Quella nuvola di polvere chiude un’era

Amarcord di una Fiera che ha segnato un seocolo di storia milanese. Nel 1916 l'idea di un gruppo di commercianti e un capitale di 13 lire e 92 centesimi

Quella nuvola 
di polvere 
chiude un’era

Tredici lire e 92 centesimi: tanto era il capitale di quel gruppo di coraggiosi commercianti che nel 1916, in piena guerra mondiale, ebbero la folle idea di una Fiera campionaria annuale, di una vetrina specifica e privilegiata per i prodotti del made in Milan e dintorni. Una piccola somma che si irrobustì rapidamente perché la prima Fiera, che debuttò il 12 aprile 1920 sui bastioni di Porta Venezia, costò oltre centomila lire. Ma fu subito chiaro, in quelle due settimane iniziali (si chiuse il 27) che quella lunga fila di stand e baracche era il filtro e la condensa dell’ottimismo milanese d’inizio Novecento. Quello classico meneghino, destinato ad accumulare, con pazienza e perizia, successo su successo.
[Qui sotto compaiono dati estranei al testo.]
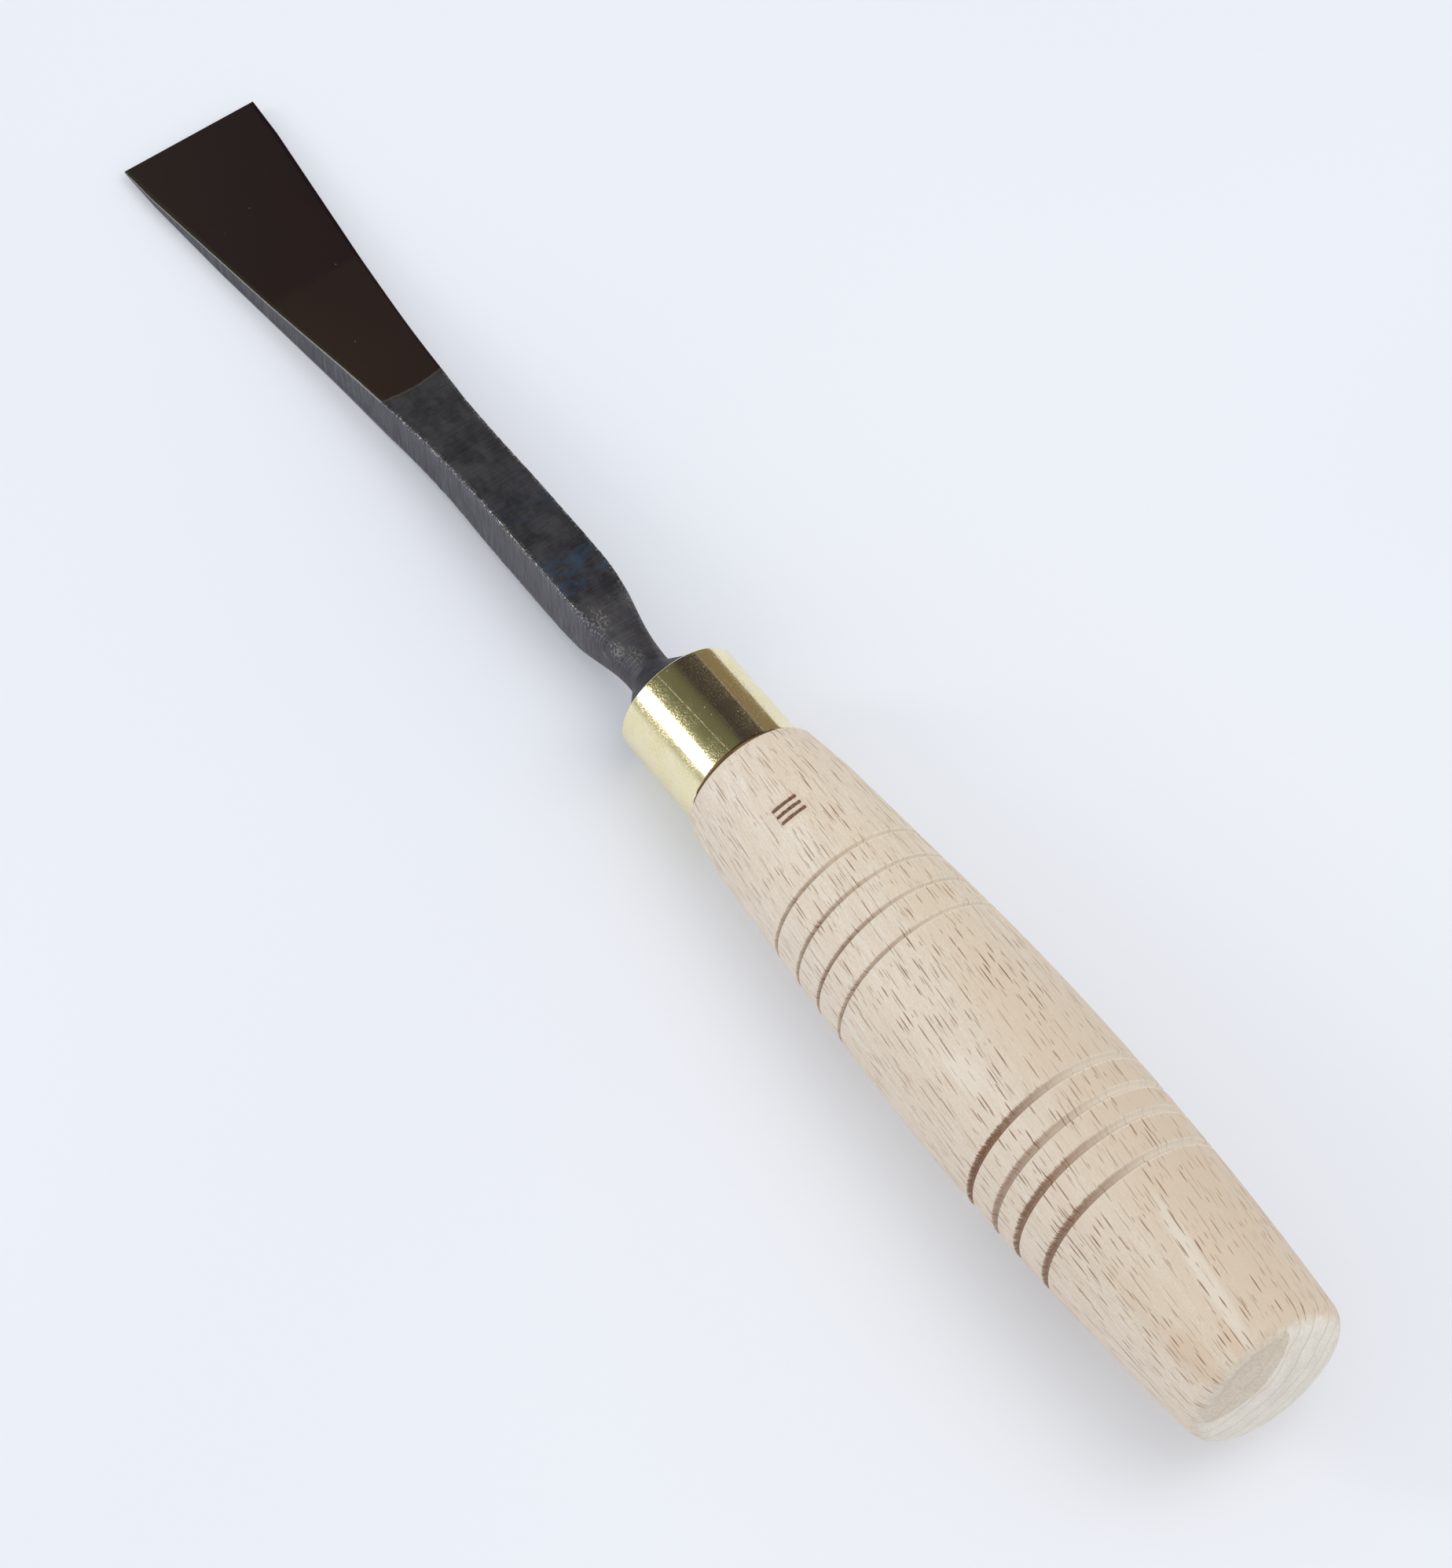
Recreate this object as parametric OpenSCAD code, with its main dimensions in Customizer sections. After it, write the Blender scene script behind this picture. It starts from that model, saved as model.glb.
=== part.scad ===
// Flared wood-carving chisel: steel blade, brass ferrule and turned beech handle.
// The tool lies along X with its edge at +X and the blade's flat face up (+Z).
// The origin is on the tool's axis at mid-length. Units are millimetres.

/* [Blade] */
// Length of the blade from the ferrule's mouth to the cutting edge
blade_len = 138; // [115:1:170]
// Width of the cutting edge
edge_w = 25; // [20:0.5:32]
// Thickness left at the cutting edge
edge_t = 0.4; // [0.2:0.1:1]
// Length of the nearly parallel stretch behind the edge
tip_len = 8; // [4:0.5:12]
// Width of the blade where that stretch begins
tip_w = 24; // [19:0.5:30]
// Angle of each of the flare's straight sides
flare_angle = 6.6; // [4.5:0.1:8]
// Radius that leads from the shank's sides into the flare
flare_r = 350; // [200:10:420]
// Height of the level flat face above the tool's axis
flat_z = 0.35; // [0:0.05:1.5]
// Length of the level flat face behind the edge
flat_len = 37; // [30:1:44]
// Length of the bevel under the edge
bevel_len = 25; // [12:1:30]
// Depth of the underside below the axis where the bevel begins
bevel_depth = 3.3; // [2:0.1:4.5]

/* [Shank] */
// Width of the forged shank
shank_w = 9.8; // [8:0.1:12]
// Height of the shank's upper face above the axis
shank_top = 4.4; // [3.5:0.1:6]
// Depth of the shank's lower face below the axis
shank_bottom = 6.5; // [4:0.1:8]
// Distance from the ferrule's mouth to the shank's full section
shank_start = 26; // [20:0.5:32]
// Distance from the ferrule's mouth to the front of the level shank
shank_end = 44; // [36:0.5:50]
// Depth of the underside in the waist in front of the shank
waist_depth = 5.7; // [4:0.1:7]
// Distance from the ferrule's mouth to the rear of the waist
waist_start = 56; // [52:0.5:62]
// Distance from the ferrule's mouth to the front of the waist
waist_end = 76; // [64:0.5:82]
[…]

Bastarono tre edizioni per capire che quella fiducia tutta ambrosiana altro non era che un universo in rapida espansione. I bastioni di Porta Venezia non bastarono più. Il fermento delle idee, dell’industria e dei commerci richiedeva spazi adeguati, edifici stabili e innovativi, coraggiosi dal punto di vista architettonico, anche per consentire la specializzazione delle diverse tipologie espositive. Occorreva una città nella città. E quella del vecchio campo militare - un’area che già aveva ospitato l’Esposizione internazionale del Sempione, nel 1906 - sembrò la scelta giusta. Nel 1923 la nuova, grande industria italiana conquistava così la vecchia piazza d’Armi. La strategia della Campionaria poteva contare ora su una sede propria, dove continuare la sua orgogliosa e proficua avventura. Simbolo di quell’anno era l’imponente Palazzo dello Sport di Paolo Vietti Violi, nel 1927 ci sarà il padiglione dell’industria grafica e libraria realizzato da Gio Ponti ed Emilio Lancia, e così via, tra continue progettazioni e trasformazioni.

L’identikit della crescita emerge bene da alcune cifre di mezzo secolo fa: nel 1958 la Fiera aveva una superficie di oltre 400mila metri quadrati, il fronte espositivo era di 67 chilometri (contro i 4 della prima edizione) e i visitatori erano stati poco meno di 4 milioni e mezzo. Insomma, dal periodo dell’autarchia, della guerra (molti i danni) e del dopoguerra, la Campionaria era uscita più forte e più grande. E sempre più internazionale: in quello stesso anno gli espositori stranieri erano stati 3.378, in testa i tedeschi occidentali (1.161) seguiti dagli americani (621). Ma la Fiera, complici anche gli anni del miracolo economico, è stata per i giovani, milanesi e non, metafora del mondo e filigrana di sogni. In mostra non c’erano solo prodotti ma anche emozioni, simboli, desideri. La prima globalizzazione la si incontrava al Palazzo delle Nazioni: l’edificio in cristallo di Angelo Maria Bianchetti e Cesare Pea, costruito nel 1947, ospitava i Paesi esteri. Era una tappa obbligata per fare incetta di depliant, oggettini, souvenir, bandierine. Bastava una busta da riempire per conquistare il mondo (e per fare bene le ricerche di geografia). Tra i ragazzi si faceva a gara per trovare gli omaggi più belli, come le prime coloratissime bottiglie di plastica o le golosità più invitanti e accessibili, i gelati della Centrale del latte

. La giornata in Fiera era un ruotare lungo l’asse del viale delle Nazioni, un ritmare frenetico di passi per non perdere nulla delle curiosità della tecnica, delle invenzioni della meccanica che disegnavano l’imponente padiglione di Melchiorre Bega, costruito nel 1969, o primi successi della chimica. Tra lo svettare delle gru dell’Edilizia e i ricchi gadget dell’Agricoltura (padiglione di Ignazio Gardella, 1956), tra il viale del Lavoro e quello della Tecnica, c’era solo il tempo per un provvidenziale picnic. Si usciva stravolti e stracarichi. Quella Fiera, città nella città, non c’è più.

L’ultimo padiglione è caduto ieri sotto i colpi calibrati di tante piccole cariche di esplosivo. Tutto è finito in una sorprendente nuvola di polvere che richiamava sinistri scenari bellici. Eppure mai piazza d’Armi ha ospitato una guerra così vittoriosa.